━━━━━ The records

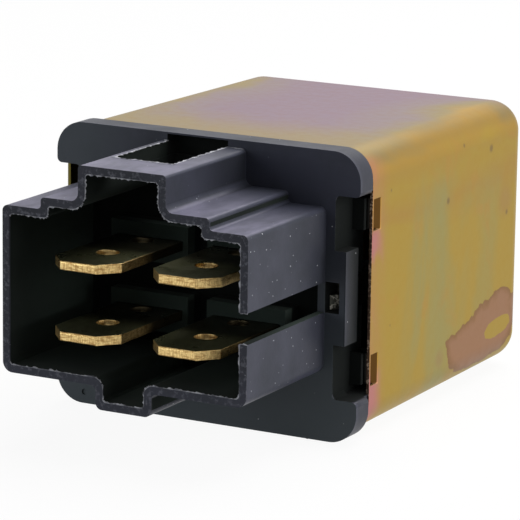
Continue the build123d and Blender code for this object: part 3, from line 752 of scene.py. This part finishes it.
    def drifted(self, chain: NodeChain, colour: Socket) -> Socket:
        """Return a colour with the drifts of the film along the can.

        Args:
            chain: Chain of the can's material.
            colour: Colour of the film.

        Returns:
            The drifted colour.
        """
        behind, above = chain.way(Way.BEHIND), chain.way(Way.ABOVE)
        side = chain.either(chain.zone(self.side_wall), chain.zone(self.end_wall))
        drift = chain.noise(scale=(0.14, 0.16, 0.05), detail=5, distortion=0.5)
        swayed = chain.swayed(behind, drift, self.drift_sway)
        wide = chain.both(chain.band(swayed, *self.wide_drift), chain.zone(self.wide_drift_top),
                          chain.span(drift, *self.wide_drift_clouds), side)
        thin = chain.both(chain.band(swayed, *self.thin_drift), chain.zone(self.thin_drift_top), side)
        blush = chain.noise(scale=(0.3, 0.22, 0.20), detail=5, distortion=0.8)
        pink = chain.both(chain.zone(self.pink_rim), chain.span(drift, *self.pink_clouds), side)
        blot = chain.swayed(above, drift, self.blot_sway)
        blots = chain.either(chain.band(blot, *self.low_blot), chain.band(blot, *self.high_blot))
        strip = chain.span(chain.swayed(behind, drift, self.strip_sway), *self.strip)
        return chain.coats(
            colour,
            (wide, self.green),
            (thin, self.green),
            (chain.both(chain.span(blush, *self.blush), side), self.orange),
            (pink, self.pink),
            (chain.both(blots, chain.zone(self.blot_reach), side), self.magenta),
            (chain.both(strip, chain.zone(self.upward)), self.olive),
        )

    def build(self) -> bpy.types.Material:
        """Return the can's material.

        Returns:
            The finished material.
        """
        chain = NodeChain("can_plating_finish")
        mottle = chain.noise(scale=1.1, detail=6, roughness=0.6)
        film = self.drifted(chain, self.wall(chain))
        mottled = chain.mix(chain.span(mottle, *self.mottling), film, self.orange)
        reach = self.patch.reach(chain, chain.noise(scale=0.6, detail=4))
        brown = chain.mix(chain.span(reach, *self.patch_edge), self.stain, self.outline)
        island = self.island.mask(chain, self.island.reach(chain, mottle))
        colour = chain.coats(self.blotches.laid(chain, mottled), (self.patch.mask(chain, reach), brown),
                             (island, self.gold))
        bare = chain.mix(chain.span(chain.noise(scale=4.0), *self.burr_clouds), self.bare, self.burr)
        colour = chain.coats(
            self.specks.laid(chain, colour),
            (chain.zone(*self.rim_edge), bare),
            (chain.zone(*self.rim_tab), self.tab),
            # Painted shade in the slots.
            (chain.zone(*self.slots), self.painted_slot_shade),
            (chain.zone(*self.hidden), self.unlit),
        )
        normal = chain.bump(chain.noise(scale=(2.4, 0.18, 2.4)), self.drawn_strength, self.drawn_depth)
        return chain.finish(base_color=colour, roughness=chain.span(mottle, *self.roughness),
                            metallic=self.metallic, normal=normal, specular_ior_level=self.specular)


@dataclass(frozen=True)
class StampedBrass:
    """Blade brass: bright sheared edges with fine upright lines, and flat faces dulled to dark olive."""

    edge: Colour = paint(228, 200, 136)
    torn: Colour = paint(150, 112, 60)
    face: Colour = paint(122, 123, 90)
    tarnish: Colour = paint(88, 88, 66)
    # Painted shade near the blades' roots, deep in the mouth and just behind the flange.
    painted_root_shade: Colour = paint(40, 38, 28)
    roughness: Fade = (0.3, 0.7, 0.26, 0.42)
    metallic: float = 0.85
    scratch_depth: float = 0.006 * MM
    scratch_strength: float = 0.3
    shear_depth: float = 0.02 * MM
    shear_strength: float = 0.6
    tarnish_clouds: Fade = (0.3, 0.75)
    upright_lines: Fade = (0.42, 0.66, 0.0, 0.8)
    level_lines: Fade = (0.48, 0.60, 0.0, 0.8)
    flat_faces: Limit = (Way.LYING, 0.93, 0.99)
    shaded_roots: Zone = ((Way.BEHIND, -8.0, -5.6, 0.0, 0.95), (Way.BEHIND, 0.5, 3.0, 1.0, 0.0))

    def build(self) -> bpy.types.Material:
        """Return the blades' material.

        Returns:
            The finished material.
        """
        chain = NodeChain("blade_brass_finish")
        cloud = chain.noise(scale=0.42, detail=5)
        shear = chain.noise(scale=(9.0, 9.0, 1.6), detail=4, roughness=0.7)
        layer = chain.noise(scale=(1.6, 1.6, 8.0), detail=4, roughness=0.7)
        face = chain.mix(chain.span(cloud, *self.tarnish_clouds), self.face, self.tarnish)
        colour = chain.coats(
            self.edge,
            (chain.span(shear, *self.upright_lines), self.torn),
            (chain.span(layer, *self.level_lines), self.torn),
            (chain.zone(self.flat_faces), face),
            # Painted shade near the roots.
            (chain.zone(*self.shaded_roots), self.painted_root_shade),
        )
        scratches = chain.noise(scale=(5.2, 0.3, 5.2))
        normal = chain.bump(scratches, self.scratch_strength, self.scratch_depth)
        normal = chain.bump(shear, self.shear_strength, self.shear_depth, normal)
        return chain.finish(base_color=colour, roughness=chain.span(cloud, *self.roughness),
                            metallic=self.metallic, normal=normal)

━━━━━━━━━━
━━━━━ The records

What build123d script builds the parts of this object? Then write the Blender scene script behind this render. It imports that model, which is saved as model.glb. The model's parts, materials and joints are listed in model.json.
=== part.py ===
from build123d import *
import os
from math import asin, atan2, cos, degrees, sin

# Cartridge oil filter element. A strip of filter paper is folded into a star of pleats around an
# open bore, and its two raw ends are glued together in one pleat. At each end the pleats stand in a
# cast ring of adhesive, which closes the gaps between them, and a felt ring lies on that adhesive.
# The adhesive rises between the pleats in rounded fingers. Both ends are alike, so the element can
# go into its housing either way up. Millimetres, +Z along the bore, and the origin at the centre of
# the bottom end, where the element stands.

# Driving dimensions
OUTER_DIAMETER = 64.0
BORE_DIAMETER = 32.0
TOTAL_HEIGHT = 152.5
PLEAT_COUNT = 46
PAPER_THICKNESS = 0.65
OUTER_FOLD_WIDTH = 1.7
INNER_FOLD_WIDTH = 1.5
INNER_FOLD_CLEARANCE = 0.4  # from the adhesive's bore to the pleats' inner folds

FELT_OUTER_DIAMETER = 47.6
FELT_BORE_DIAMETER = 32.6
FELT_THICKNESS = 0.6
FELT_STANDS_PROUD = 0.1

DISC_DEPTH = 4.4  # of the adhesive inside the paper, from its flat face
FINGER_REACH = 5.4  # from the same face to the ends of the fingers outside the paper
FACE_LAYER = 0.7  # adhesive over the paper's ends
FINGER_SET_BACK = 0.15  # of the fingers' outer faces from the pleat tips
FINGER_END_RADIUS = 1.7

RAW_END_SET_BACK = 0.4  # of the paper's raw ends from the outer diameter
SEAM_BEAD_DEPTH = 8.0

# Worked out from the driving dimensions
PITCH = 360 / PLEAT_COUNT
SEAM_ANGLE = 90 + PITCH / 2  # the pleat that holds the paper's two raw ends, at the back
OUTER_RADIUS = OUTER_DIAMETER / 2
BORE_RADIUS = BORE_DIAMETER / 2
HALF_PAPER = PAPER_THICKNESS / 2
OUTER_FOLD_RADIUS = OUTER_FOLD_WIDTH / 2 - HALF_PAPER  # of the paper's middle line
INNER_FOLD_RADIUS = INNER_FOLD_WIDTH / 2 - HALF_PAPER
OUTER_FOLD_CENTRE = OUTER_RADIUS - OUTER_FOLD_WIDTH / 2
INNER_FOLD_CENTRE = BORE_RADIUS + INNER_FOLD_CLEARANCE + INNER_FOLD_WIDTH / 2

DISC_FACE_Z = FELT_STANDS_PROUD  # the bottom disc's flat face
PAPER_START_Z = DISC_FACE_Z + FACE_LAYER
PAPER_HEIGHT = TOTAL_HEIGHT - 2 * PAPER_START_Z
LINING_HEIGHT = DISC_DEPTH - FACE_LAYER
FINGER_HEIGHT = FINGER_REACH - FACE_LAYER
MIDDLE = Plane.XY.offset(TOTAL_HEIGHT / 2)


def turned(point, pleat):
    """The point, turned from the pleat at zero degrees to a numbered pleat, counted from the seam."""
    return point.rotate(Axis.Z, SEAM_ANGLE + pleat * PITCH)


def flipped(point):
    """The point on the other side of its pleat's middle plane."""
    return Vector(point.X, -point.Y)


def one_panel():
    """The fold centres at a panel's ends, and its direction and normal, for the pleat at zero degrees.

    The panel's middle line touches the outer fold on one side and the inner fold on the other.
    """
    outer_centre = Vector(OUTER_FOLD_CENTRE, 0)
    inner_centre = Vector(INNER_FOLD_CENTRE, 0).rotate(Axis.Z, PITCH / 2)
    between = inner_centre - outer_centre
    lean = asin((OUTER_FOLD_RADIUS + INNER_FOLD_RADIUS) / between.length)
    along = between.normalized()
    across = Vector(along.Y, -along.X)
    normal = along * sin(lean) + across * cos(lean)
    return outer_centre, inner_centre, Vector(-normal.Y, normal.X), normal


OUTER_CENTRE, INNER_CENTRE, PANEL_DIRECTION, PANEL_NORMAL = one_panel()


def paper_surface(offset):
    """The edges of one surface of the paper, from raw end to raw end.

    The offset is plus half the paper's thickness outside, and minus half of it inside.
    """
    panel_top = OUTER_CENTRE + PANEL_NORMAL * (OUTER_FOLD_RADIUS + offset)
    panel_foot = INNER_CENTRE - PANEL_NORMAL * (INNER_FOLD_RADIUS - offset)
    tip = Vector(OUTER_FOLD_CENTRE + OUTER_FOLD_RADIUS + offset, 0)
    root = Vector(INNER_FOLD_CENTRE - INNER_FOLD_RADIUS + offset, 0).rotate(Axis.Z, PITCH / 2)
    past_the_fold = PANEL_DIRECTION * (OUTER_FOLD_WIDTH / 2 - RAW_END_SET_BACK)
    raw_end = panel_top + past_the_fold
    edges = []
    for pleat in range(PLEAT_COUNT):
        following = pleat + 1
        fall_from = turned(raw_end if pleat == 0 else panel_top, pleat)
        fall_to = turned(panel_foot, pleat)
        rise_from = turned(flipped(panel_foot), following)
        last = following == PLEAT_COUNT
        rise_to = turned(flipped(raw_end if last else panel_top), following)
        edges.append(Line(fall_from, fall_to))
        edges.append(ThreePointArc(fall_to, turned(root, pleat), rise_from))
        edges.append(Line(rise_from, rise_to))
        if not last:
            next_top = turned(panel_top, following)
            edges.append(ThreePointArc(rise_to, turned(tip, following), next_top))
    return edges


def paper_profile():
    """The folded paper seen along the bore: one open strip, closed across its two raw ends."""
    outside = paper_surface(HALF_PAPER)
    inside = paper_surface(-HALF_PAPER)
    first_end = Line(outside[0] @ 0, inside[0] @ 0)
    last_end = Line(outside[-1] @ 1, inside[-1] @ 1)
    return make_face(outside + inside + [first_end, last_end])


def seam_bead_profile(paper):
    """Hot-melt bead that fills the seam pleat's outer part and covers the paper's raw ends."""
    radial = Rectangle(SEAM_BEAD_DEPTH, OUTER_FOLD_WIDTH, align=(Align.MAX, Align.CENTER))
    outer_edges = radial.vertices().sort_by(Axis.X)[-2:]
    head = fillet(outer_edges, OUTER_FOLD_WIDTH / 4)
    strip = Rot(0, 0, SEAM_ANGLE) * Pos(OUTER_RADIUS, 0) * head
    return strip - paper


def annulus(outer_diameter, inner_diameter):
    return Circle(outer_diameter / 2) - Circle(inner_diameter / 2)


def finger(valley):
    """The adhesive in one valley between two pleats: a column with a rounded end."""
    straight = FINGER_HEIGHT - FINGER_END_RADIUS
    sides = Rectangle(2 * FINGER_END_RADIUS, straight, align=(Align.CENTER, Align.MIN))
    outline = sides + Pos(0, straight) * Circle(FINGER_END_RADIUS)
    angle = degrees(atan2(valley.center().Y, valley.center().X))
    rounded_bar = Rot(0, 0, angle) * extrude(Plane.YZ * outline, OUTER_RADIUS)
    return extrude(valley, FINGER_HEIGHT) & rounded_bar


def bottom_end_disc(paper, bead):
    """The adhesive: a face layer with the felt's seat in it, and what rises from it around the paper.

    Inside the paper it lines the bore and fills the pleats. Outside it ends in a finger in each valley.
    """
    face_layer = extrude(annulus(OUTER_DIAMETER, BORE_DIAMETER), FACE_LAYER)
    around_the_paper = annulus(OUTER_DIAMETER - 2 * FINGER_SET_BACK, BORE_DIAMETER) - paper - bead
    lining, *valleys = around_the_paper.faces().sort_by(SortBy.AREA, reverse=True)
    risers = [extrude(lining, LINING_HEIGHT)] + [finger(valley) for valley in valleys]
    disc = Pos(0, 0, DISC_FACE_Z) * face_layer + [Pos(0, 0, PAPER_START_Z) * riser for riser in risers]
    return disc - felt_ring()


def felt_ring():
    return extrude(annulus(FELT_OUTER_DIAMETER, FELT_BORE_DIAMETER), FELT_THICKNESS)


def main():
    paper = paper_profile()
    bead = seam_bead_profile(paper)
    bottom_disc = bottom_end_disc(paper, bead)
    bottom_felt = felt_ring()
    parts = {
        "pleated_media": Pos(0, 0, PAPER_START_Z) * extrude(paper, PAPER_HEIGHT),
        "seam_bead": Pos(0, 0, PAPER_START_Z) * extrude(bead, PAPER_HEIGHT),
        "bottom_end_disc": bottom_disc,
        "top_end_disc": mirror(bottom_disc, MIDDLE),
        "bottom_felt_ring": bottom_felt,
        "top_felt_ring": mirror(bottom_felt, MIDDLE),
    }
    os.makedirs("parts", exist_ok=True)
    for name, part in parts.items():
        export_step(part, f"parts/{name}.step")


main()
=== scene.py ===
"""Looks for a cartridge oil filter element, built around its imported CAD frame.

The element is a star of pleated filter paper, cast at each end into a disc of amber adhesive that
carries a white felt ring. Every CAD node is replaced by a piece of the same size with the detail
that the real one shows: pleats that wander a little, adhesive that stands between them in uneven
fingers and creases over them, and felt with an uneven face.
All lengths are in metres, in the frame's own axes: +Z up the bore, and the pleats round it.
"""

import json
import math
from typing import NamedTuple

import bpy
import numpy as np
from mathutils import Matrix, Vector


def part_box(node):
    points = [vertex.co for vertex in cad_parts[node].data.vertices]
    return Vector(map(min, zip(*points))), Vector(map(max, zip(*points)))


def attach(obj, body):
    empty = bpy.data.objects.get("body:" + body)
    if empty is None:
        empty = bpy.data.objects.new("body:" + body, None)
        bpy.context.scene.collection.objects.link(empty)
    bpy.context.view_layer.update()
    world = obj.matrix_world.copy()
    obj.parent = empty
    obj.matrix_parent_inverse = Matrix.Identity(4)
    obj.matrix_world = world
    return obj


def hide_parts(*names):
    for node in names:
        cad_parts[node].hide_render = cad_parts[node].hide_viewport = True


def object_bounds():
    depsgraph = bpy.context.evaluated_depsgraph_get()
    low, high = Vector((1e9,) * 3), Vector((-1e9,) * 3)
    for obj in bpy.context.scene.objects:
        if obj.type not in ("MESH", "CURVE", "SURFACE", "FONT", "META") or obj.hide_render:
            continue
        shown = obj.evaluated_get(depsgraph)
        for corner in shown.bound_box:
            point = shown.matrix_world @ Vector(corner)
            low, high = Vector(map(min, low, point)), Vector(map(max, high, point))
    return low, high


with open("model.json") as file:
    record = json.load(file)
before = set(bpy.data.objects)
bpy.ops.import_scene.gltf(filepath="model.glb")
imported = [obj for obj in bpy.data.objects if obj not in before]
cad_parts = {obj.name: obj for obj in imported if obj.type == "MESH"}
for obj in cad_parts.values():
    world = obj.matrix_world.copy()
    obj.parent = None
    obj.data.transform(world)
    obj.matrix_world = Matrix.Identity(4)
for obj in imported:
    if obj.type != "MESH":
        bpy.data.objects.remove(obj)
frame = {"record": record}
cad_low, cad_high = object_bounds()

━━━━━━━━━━

_Exercise aim_: In the material above, locate the line containing "obj.parent = empty" and the line containing "cad_low, cad_high = object_bounds()". Transcribe exactly those two lines and every line between them, and nothing more.

_Exercise answer_:
    obj.parent = empty
    obj.matrix_parent_inverse = Matrix.Identity(4)
    obj.matrix_world = world
    return obj


def hide_parts(*names):
    for node in names:
        cad_parts[node].hide_render = cad_parts[node].hide_viewport = True


def object_bounds():
    depsgraph = bpy.context.evaluated_depsgraph_get()
    low, high = Vector((1e9,) * 3), Vector((-1e9,) * 3)
    for obj in bpy.context.scene.objects:
        if obj.type not in ("MESH", "CURVE", "SURFACE", "FONT", "META") or obj.hide_render:
            continue
        shown = obj.evaluated_get(depsgraph)
        for corner in shown.bound_box:
            point = shown.matrix_world @ Vector(corner)
            low, high = Vector(map(min, low, point)), Vector(map(max, high, point))
    return low, high


with open("model.json") as file:
    record = json.load(file)
before = set(bpy.data.objects)
bpy.ops.import_scene.gltf(filepath="model.glb")
imported = [obj for obj in bpy.data.objects if obj not in before]
cad_parts = {obj.name: obj for obj in imported if obj.type == "MESH"}
for obj in cad_parts.values():
    world = obj.matrix_world.copy()
    obj.parent = None
    obj.data.transform(world)
    obj.matrix_world = Matrix.Identity(4)
for obj in imported:
    if obj.type != "MESH":
        bpy.data.objects.remove(obj)
frame = {"record": record}
cad_low, cad_high = object_bounds()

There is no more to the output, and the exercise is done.